» **DATA SUPPLIED**
__________

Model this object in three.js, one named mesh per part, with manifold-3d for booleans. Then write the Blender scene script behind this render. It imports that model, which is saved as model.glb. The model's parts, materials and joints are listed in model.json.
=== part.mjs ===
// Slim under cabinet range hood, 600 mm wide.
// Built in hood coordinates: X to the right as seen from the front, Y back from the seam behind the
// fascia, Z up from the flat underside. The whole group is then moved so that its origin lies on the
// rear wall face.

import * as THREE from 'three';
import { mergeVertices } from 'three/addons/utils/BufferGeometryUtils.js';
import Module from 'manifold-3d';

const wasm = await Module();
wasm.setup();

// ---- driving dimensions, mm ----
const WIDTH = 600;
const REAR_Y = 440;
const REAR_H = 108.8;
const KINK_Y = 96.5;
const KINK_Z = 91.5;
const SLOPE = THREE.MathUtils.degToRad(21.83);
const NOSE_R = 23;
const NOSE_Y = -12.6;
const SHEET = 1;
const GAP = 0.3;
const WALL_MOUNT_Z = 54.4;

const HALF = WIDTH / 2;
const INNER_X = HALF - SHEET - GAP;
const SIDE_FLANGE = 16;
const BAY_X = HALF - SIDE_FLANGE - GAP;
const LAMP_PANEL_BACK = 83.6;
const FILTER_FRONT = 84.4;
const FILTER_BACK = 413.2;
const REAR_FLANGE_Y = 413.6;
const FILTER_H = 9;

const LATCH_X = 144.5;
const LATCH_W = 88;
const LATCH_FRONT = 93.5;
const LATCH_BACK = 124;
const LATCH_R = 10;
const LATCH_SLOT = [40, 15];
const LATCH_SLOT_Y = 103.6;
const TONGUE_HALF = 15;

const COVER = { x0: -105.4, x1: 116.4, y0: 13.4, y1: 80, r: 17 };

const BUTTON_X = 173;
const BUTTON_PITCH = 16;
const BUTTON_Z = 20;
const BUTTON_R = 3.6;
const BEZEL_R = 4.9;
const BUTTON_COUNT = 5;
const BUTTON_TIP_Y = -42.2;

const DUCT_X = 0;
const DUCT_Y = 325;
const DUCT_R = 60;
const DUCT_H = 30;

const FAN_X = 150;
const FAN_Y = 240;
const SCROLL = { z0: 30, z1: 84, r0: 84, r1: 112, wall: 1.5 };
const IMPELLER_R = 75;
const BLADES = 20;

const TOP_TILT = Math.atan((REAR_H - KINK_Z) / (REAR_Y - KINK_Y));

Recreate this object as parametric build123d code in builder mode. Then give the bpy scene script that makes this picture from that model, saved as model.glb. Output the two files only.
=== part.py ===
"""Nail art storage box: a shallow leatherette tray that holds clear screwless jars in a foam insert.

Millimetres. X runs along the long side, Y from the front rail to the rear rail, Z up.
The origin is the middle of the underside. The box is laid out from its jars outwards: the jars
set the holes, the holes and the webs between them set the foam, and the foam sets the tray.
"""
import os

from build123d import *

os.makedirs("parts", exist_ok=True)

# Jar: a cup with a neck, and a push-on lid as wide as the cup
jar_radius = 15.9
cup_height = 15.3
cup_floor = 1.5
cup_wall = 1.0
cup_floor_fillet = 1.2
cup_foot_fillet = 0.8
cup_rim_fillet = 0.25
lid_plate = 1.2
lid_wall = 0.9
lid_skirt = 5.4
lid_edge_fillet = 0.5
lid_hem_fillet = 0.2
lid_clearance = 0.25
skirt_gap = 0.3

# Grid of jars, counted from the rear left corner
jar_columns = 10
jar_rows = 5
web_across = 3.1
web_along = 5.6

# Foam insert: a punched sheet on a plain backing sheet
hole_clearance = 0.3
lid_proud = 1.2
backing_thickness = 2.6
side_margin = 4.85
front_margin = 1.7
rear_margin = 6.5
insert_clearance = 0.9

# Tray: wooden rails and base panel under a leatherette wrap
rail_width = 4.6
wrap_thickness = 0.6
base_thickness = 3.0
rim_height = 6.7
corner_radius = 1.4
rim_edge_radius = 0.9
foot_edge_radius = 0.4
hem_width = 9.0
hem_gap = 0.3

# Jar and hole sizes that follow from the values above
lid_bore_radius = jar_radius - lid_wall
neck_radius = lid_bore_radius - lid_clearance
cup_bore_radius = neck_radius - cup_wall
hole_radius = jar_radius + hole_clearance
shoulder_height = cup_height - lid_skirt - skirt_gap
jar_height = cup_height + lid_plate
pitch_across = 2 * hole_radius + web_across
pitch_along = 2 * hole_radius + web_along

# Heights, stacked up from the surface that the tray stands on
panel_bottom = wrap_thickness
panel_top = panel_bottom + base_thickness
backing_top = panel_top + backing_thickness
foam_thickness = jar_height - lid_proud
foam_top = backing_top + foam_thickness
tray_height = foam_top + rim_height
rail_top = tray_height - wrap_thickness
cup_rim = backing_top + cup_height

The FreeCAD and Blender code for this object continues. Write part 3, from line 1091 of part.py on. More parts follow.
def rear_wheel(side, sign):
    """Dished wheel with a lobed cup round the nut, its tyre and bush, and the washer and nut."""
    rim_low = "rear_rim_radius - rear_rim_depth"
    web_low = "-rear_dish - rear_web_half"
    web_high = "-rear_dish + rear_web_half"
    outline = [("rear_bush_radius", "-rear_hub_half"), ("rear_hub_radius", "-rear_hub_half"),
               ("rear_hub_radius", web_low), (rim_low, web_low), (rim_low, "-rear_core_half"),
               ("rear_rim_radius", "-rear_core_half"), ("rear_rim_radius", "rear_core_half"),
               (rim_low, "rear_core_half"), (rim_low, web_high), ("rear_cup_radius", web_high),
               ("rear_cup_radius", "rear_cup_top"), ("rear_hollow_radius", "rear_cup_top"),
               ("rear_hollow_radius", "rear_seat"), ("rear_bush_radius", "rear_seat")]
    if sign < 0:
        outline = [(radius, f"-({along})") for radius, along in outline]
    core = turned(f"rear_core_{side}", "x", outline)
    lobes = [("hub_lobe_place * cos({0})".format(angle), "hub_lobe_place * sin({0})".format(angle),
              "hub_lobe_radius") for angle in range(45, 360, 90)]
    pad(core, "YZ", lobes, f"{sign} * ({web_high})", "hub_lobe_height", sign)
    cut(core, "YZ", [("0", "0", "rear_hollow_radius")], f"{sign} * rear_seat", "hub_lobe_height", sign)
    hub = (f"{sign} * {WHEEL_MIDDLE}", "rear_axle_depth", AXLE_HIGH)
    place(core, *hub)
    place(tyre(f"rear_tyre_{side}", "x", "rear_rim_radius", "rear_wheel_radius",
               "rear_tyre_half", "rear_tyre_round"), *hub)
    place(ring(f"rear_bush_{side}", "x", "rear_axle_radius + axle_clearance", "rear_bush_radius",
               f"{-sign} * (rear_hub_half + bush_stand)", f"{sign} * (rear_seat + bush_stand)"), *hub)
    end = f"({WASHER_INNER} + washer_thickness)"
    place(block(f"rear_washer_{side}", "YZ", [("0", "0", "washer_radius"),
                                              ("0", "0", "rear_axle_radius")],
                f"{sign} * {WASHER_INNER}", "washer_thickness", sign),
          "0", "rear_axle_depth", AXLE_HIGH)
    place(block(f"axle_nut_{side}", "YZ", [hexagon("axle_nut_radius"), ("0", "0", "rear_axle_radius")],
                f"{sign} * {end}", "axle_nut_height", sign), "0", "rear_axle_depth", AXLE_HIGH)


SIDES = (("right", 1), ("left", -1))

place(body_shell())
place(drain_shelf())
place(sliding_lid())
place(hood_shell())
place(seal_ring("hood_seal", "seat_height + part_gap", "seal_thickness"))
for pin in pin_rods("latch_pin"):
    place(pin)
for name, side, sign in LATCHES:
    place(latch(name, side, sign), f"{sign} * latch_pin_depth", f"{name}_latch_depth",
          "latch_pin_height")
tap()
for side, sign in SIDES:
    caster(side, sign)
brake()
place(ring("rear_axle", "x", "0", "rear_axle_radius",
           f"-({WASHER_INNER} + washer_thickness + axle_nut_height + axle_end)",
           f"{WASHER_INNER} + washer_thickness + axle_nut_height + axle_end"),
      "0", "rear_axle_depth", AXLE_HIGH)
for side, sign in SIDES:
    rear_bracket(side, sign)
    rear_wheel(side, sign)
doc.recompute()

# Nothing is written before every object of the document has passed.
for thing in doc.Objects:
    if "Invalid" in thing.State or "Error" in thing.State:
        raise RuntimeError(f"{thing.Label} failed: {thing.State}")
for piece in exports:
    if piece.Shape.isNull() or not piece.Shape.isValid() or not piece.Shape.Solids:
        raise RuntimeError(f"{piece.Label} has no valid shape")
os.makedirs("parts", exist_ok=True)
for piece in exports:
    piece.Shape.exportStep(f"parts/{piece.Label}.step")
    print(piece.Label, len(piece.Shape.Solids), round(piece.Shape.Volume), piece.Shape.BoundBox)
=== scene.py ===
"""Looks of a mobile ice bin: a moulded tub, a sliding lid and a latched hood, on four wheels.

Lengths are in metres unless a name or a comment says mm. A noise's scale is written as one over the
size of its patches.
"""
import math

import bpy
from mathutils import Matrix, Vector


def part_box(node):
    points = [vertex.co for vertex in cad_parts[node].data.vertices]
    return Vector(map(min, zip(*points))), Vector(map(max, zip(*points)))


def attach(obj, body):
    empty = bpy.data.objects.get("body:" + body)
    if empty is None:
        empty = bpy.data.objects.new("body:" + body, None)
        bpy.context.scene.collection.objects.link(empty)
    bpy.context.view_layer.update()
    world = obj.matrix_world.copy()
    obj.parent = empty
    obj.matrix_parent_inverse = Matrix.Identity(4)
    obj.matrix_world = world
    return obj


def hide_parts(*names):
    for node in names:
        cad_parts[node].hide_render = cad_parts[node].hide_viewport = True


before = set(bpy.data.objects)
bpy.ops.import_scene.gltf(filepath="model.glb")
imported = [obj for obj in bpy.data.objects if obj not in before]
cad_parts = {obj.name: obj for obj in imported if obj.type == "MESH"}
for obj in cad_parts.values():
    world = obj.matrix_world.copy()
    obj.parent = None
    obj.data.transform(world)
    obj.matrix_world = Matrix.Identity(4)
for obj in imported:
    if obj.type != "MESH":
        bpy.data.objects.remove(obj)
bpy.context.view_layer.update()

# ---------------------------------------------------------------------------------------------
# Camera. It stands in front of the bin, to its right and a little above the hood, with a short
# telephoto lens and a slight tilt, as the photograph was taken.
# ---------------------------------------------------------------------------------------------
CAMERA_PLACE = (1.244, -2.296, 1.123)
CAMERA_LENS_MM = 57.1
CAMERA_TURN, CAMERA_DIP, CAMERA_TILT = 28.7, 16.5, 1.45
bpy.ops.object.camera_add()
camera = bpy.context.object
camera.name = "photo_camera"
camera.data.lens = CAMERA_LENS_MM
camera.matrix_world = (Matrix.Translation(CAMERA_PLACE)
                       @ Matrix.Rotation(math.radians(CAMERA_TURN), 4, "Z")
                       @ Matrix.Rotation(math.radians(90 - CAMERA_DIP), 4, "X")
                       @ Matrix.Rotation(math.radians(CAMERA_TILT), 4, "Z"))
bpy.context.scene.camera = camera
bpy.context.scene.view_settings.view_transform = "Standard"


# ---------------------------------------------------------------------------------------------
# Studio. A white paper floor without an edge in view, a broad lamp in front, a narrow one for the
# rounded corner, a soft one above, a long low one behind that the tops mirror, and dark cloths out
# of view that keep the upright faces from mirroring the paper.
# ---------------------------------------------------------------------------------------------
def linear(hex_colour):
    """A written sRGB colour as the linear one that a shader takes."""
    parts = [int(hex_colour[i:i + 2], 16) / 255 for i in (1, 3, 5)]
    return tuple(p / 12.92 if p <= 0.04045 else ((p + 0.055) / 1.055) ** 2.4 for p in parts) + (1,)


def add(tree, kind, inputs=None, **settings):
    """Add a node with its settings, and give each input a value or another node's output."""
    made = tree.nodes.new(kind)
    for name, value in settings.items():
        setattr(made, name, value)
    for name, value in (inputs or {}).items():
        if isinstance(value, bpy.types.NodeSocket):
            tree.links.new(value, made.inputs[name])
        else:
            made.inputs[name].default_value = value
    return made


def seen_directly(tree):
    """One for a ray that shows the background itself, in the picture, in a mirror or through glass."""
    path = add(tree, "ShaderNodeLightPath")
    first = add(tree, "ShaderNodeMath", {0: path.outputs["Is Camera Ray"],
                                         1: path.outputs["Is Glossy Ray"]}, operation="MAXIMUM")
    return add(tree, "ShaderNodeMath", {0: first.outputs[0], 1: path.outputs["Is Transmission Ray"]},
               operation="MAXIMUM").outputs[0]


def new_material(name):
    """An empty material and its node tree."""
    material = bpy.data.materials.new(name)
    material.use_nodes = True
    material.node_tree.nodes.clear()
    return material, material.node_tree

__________

» **THE PROBLEM**
Above are the records; from them, give again exactly the lines from the one containing "# Nothing is" through the one containing "bpy.data.objects.remove(obj)", both included.

» **OUTPUT OF THE EXERCISE**
# Nothing is written before every object of the document has passed.
for thing in doc.Objects:
    if "Invalid" in thing.State or "Error" in thing.State:
        raise RuntimeError(f"{thing.Label} failed: {thing.State}")
for piece in exports:
    if piece.Shape.isNull() or not piece.Shape.isValid() or not piece.Shape.Solids:
        raise RuntimeError(f"{piece.Label} has no valid shape")
os.makedirs("parts", exist_ok=True)
for piece in exports:
    piece.Shape.exportStep(f"parts/{piece.Label}.step")
    print(piece.Label, len(piece.Shape.Solids), round(piece.Shape.Volume), piece.Shape.BoundBox)
=== scene.py ===
"""Looks of a mobile ice bin: a moulded tub, a sliding lid and a latched hood, on four wheels.

Lengths are in metres unless a name or a comment says mm. A noise's scale is written as one over the
size of its patches.
"""
import math

import bpy
from mathutils import Matrix, Vector


def part_box(node):
    points = [vertex.co for vertex in cad_parts[node].data.vertices]
    return Vector(map(min, zip(*points))), Vector(map(max, zip(*points)))


def attach(obj, body):
    empty = bpy.data.objects.get("body:" + body)
    if empty is None:
        empty = bpy.data.objects.new("body:" + body, None)
        bpy.context.scene.collection.objects.link(empty)
    bpy.context.view_layer.update()
    world = obj.matrix_world.copy()
    obj.parent = empty
    obj.matrix_parent_inverse = Matrix.Identity(4)
    obj.matrix_world = world
    return obj


def hide_parts(*names):
    for node in names:
        cad_parts[node].hide_render = cad_parts[node].hide_viewport = True


before = set(bpy.data.objects)
bpy.ops.import_scene.gltf(filepath="model.glb")
imported = [obj for obj in bpy.data.objects if obj not in before]
cad_parts = {obj.name: obj for obj in imported if obj.type == "MESH"}
for obj in cad_parts.values():
    world = obj.matrix_world.copy()
    obj.parent = None
    obj.data.transform(world)
    obj.matrix_world = Matrix.Identity(4)
for obj in imported:
    if obj.type != "MESH":
        bpy.data.objects.remove(obj)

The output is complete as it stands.